LA GESTE HILALIENNE ENTRE ORALITE ET TRANSMISSION ECRITE
Issue 43
Mahmud Romdhan Al Jabour
Beaucoup de chercheurs insistent sur la nécessité de faire la différence entre légende et conte. Trois notions doivent cependant être distinguées au niveau des procédures d’analyse, même s’il s’y rencontre des points d’intersection ou de convergence. La légende est liée à la mythologie, elle a un caractère religieux et représente, pour reprendre les mots de Firas Al Sawah, « la première aventure de l’esprit ». Le même critique estime que le conte populaire se distingue du récit merveilleux et du récit héroïque par les préoccupations sociales qui s’y expriment, et par ses thèmes qui tournent presque exclusivement autour de questions en rapport avec les relations sociales, et plus particulièrement familiales. Le conte populaire relève de l’effort des hommes qui tentent d’expliquer ce qui est et ce qui survient. Le conte, dont il n’est pas exclu qu’il soit né dans certains cas de ces tentatives, et qu’il ait pris par la suite une coloration populaire au gré du milieu et des mutations culturelles de la société, est « la relation d’un événement ancien, transmise par voie orale, d’une génération à l’autre, à moins qu’il ne s’agisse d’une libre création narrative que l’imagination populaire a tissée autour d’événements importants ou de figures et lieux historiques. » Quant au récit merveilleux, il est lié à des narrations et à des relations qui nous transportent hors du réel. L’oralité semble être l’une des premières caractéristiques du conte alors que la légende se rattache à l’écrit. Le mot arabe ustura (mythe et/ou légende) vient d’ailleurs de sattara qui signifie écrire (Iittéralement : tracer des lettres).
Proche du conte est ce type de narration que l’on appelle en Egypte hoddotha (littéralement : bref propos), qui est une sorte de diminutif propre au dialecte égyptien, construit sur le verbe haddatha (prendre la parole pour raconter), et fréquemment utilisé par les populations rurales.

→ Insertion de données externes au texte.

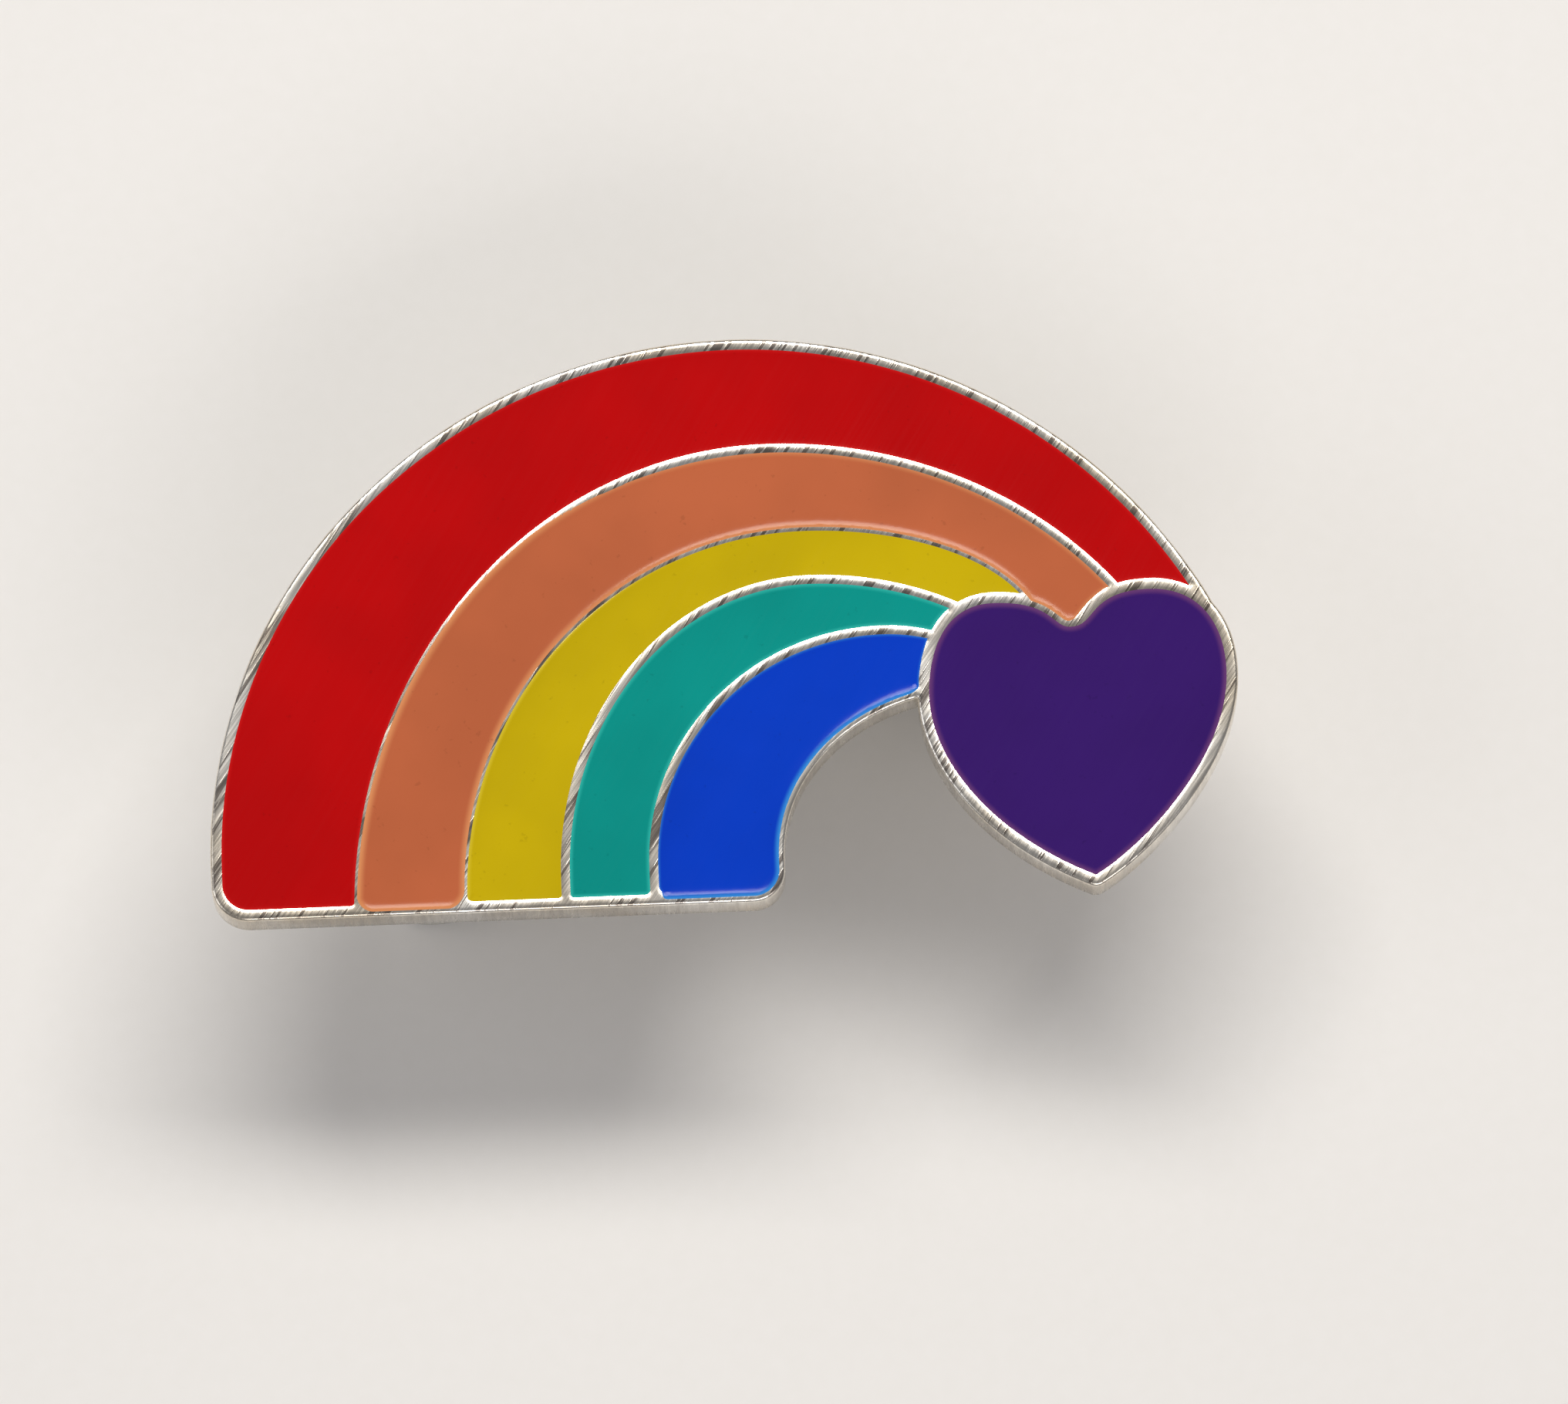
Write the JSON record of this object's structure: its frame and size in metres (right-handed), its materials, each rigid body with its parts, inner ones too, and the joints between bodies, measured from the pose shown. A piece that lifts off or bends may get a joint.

Le conte populaire est une des composantes essentielles de la culture universelle. Il naît avec la prise de conscience par l’enfant de son être au monde et constitue un des domaines féconds des études sociales, culturelles et anthropologiques, ainsi que de la critique littéraire. Les études qui lui sont consacrées dans le monde arabe demeurent marginales, comparées à celles qui portent sur la littérature classique qui est en arabe littéral. Il s’agit pourtant d’un domaine important car le conte relève de la littérature orale qui est, plus que toute autre, capable d’exprimer les thèmes et les véritables composantes de la culture de la grande majorité des peuples. Le conte est aussi, d’un autre côté, une composante essentielle de la littérature non populaire.
La sîra (geste) hilalienne se subdivise en trois parties :
Première partie : Elle relate l’histoire des Banu Hilal qui commence dans la presqu’île arabique, au Yémen, et se poursuit à Nadjd. Elle cite, parmi leurs cheikhs et leurs valeureux chevaliers, Jabeur et Jubayr, l’un et l’autre fils de Mondher al Hilali. Jubayr est monté à Nadjd dont il devint, par la suite, le sultan. On compte parmi les descendants de Jabeur l’émir Hazem et l’émir Rezk qui furent les gouverneurs de l’une des régions du Yémen. L’émir Rezk épousa la fille du Cherif de la Mecque dont il eut un fils à la peau foncée qui reçut d’abord le nom de Baraket avant d’être appelé Abu Zayd.
Deuxième partie : Elle relate la migration des Banu Hilal vers le Nedjd, à la suite de la famine qui a frappé leur terre natale, au Yémen. La Sîra hilalienne évoque des guerres qui ont duré des années entre diverses branches de la tribu de Banu Hilal.
Troisième partie : Ici, les péripéties tournent autour de l’expédition des Banu Hilal au Maghreb. Accompagné de ses partisans, Abu Zayd se met en route vers Tunis, à la recherche d’une terre fertile, à l’époque où la famine a frappé le Nadjd. La geste raconte comment il entra en contact avec les Berbères, puis les conflits entre les Hilaliens et Al Zennati Khalifa et Dhiab ibn Ghanem qui s’achevèrent par la mort violente d’Al Zennati Khalifa. Les Hilaliens s’opposèrent alors sur le partage des biens d’Al Zennati, puis une guerre éclata entre Abu Zayd et Dhiab au terme de laquelle le second donna la mort au premier.